The better house, which is actually the smaller of the two, is made of cedar and redwood, with a variety of flooring from wood to carpet to stone, and has a comparably designed attached guest apartment with its own kitchen and bath. Most of the rooms have one wall of windows looking down on the gulch (and ocean). Basically, from anywhere on the property, you're accosted with scenery. It's a nice place. I'm trying to imagine how I could both afford and utilize such a compound...

Laila took us to visit her friend Shanti, a young woman imported to Maui by a psychotic blue-green algae salesman. She's carrying his baby, but living with her lawyer because it's the only place she feels safe from Mr. Algae. Even in her beach-ball-belly state, Shanti is quite attractive and sharp to boot. If only everyone on the island weren't a die-hard mystic. She had a minor contraction while we were there; she's planing to catch her own baby in a big plastic bathtub.

She sent us home with some Huge avocados, and Garrett* made a Mahi marinade while I passed out on the couch with a killer headache (probably a result of today's attempt at being a morning person). Soy sauce, fresh ginger, garlic?, a container of orange juice I saved from the airplane ride five days ago, and I'm not sure what else... marinated and then broiled in the bottom of this old propane oven... Delicious! Who needs chicken anyway.
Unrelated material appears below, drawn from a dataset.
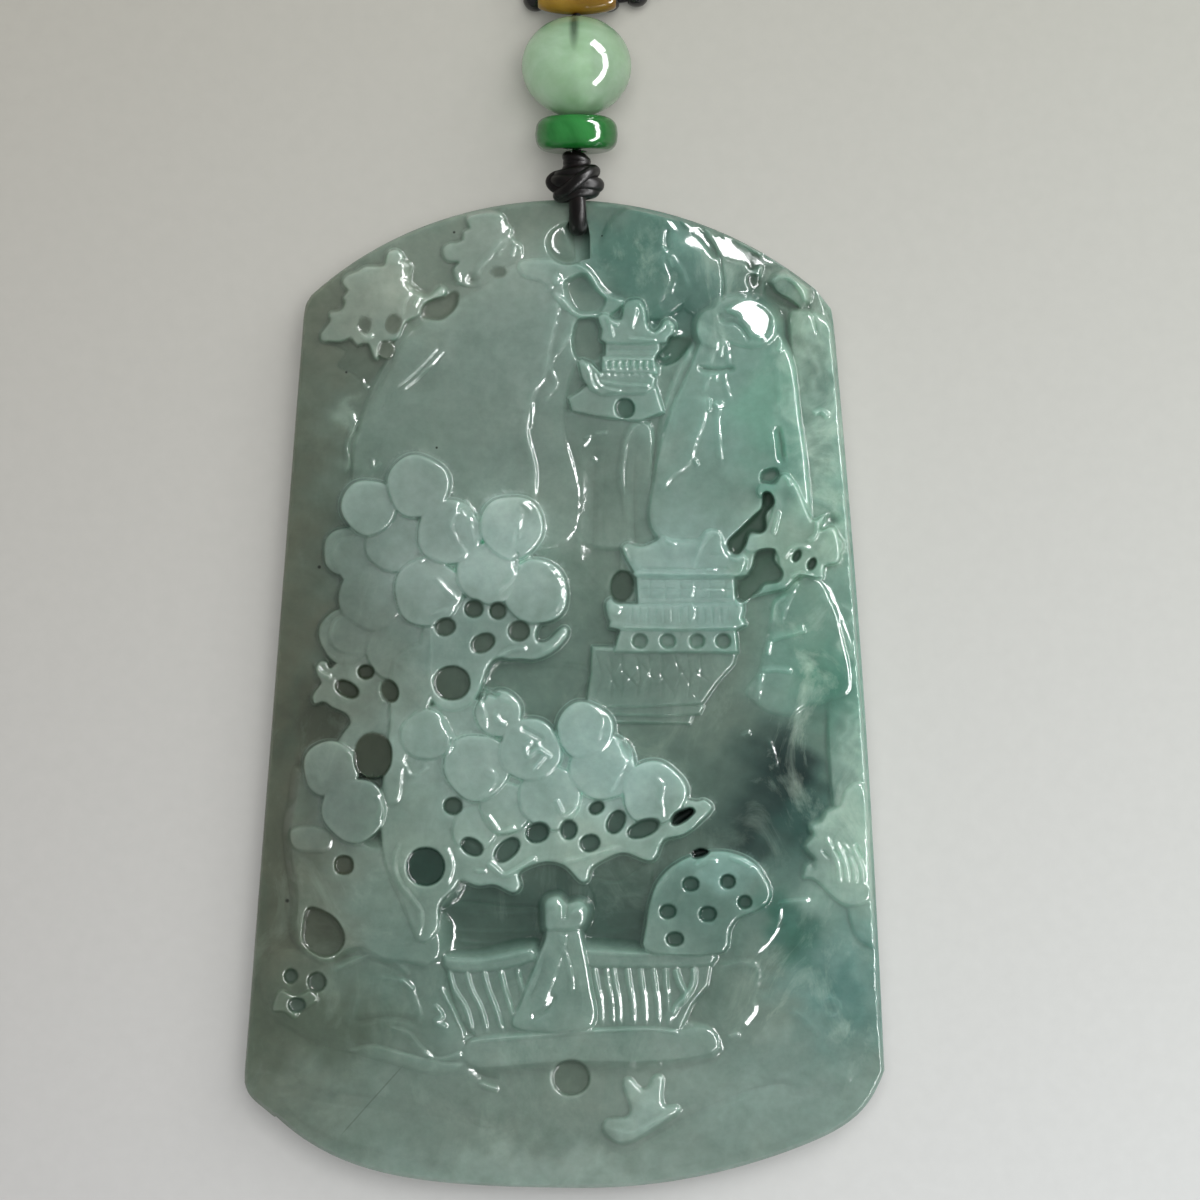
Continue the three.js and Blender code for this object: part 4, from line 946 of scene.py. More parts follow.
    # top roof with its ridge and turned-up eaves
    c.plate([(622, 548), (628, 543), (634, 545), (644, 546), (656, 541), (662, 536), (672, 539), (696, 539), (703, 533), (710, 529), (716, 530), (722, 537), (727, 552), (734, 556), (742, 554), (748, 560), (746, 568), (738, 577), (640, 577), (634, 572), (628, 562)],
            6.9, r=7, rv=0.5, smooth=3, wall=0.9)
    c.glint([(716, 533), (708, 536), (702, 544), (698, 554), (693, 567)], 2.4, 4)
    c.crest([(703, 534), (712, 531), (719, 534), (723, 542)], 0.3, 3, 3)
    c.crest([(664, 537), (672, 543), (676, 542)], 0.3, 3, 3)
    c.crest([(730, 557), (736, 559), (743, 557), (746, 561)], 0.35, 3, 3)
    c.crest([(744, 565), (740, 573), (732, 578)], 0.25, 3, 3)
    c.crest([(706, 570), (716, 569)], 0.25, 2.2, 2.2)
    c.crest([(636, 573), (690, 574), (738, 574)], 0.2, 2.5, 2.5, ends=0.03)
    c.crest([(640, 568), (690, 569), (730, 568)], -0.16, 2, 2, ends=0.05)
    c.crest([(710, 555), (722, 555)], -0.12, 2, 2)
    c.swell(680, 557, 22, 8, -0.18)
    c.crest([(622, 545), (626, 552), (629, 562)], 0.25, 3, 3)
    c.drill(622, 586, 12, 16, 0.15, power=2.1)
    for u0 in (640, 668, 697, 723.5):
        c.drill(u0, 641, 8, 7.6, power=2.1)


def upper_tree(c):
    # twigs and trunk under the foliage
    c.plate([(430, 612), (470, 596), (500, 596), (545, 610), (541, 622), (536, 633), (538, 641), (547, 641), (556, 633), (563, 627), (568, 629), (567, 637), (558, 648), (546, 656), (533, 660), (520, 661), (498, 658), (488, 668), (480, 690), (470, 706), (452, 712), (436, 706), (428, 690), (418, 660)],
            6.9, r=4.5, rv=0.35, smooth=4)
    c.plate([(316, 668), (320, 661), (327, 662), (331, 668), (345, 655), (365, 652), (392, 668), (410, 690), (412, 714), (402, 740), (390, 762), (360, 762), (338, 746), (343, 733), (350, 723), (346, 714), (333, 708), (324, 702), (315, 704), (312, 697), (316, 690), (321, 683), (317, 675)],
            6.0, r=4, rv=0.25, smooth=3)
    c.plate([(392, 660), (432, 640), (444, 660), (436, 690), (424, 720), (406, 760), (400, 800), (384, 800), (384, 760), (390, 720)], 6.9, r=6, rv=0.4, smooth=4)
    c.crest([(429, 618), (431, 650), (430, 688)], 0.12, 4, 3)
    c.swell(424, 700, 8, 20, 0.1)
    # the mass of leaves under the pads
    c.plate([(345, 500), (366, 484), (392, 480), (404, 462), (430, 462), (444, 480), (446, 504), (474, 508), (486, 512), (496, 502), (524, 502), (538, 520), (534, 548), (544, 566), (560, 578), (562, 600), (548, 616), (520, 618), (500, 600), (470, 598), (452, 616), (430, 622), (434, 650), (420, 676), (396, 680), (374, 662), (340, 658), (324, 640), (330, 616), (346, 606), (340, 584), (326, 560), (334, 536), (352, 530), (344, 514)],
            6.3, r=4, rv=0.2, smooth=3, inset=5)
    # the pads
    pads = [
        (347, 552, 24.2, 6.20, 0.10, 0.05), (347, 636, 28.2, 6.15, 0.1, 0.1), (371, 598, 32.2, 6.55, 0.05, 0.1), (401, 649, 34.2, 6.65, 0.0, 0.15),
        (396, 541, 31.2, 7.00, 0.1, 0.15), (428, 592, 34.2, 7.70, -0.05, 0.1), (369, 507, 27.7, 7.75, -0.15, -0.05), (488, 573, 31.2, 7.95, -0.1, 0.15),
        (536, 592, 32.2, 7.75, -0.1, 0.0), (449, 532, 32.2, 8.10, -0.2, 0.1), (418, 486, 31.2, 8.25, -0.1, -0.05), (512, 527, 31.7, 8.30, -0.15, -0.05)]
    for k, (u0, v0, r, z, tx, ty) in enumerate(pads):
        c.disc(u0, v0, r, z, tilt=(tx, ty), seed=k * 1.3, re=4, rv=0.2, crown=0.14, k=0.12)
    # facets ground into the pads, where the light runs
    c.glint([(516, 501), (521, 512), (519, 522), (514, 534), (512, 546)], 4.2, 10)
    c.crest([(520, 520), (519, 540)], 0.12, 2.5, 2.5)
    c.crest([(519, 502), (526, 506), (532, 512)], 0.15, 4, 4)
    c.glint([(463, 503), (455, 514), (451, 526), (457, 540), (465, 552), (460, 558)], 2.8, 5)
    c.glint([(465, 504), (470, 520), (472, 532), (475, 542)], 3.6, 4)
    c.crest([(464, 504), (472, 508), (477, 518)], 0.15, 3, 3)
    c.glint([(516, 556), (515, 570), (509, 582), (497, 593)], 3.0, 6)
    c.crest([(519, 560), (521, 568)], 0.2, 3, 3)
    c.glint([(546, 565), (556, 577), (563, 587), (561, 600), (553, 613)], 3.0, 6)
    c.crest([(434, 576), (446, 590), (458, 600)], 0.2, 4, 6)
    c.crest([(455, 601), (450, 608), (438, 612), (430, 615)], 0.15, 3, 3)
    c.crest([(419, 552), (424, 557), (419, 562)], 0.3, 3, 3)
    # drilled eyes between the twigs
    for d in ((474, 609, 9.5, 9), (498, 611, 8.5, 8.5), (445.5, 627, 10.5, 9, -0.3), (483, 643, 13, 9.5, -0.5), (519, 631, 11, 10.5)):
        c.drill(*d[:4], d[4] if len(d) > 4 else 0.0, power=2.1)
    c.drill(366, 672, 8.5, 7.5)
    c.drill(347, 689, 13, 8, 0.5, power=2.2)
    c.drill(390, 691, 8.5, 12, -0.3)
    c.crest([(381, 682), (379, 692), (384, 704)], 0.25, 3, 3)
    c.pit([(488, 682), (497, 664), (515, 660), (540, 662), (585, 666), (588, 682), (566, 706), (552, 722), (520, 716), (512, 700), (500, 690)], 3.9, smooth=4, wall=0.9)
    # twig tips
    c.crest([(314, 662), (320, 672), (332, 678)], 0.4, 4, 4, keep=0.4)
    c.crest([(540, 653), (554, 645), (564, 632)], 0.2, 5, 4, keep=0.3)
    c.crest([(497, 658), (510, 650), (528, 648)], 0.3, 4, 4)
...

I dragged Garrett* out for one last foray into town to get some bottled water, following the "Ew, ick, I'd never drink the tap water here -- have you seen where it comes from?" we got from Laila. With typical Hawaii logic, the cheapest bottled water was from California (Black Mountain?) and the most expensive was from Hana, on Maui. While I was there, I asked if they could special order some Precious low-fat motzerella cheese, and was informed that they couldn't order any cheese made with renet (taken from the stomach lining of cows, used to curdle milk). Alas, I'll have to find a less ethical store to buy my cheese from, which may be difficult anywhere near Makawao.

I felt silly walking out with two gallons of water imported from California, the state I'd just fled in search of clean air and water.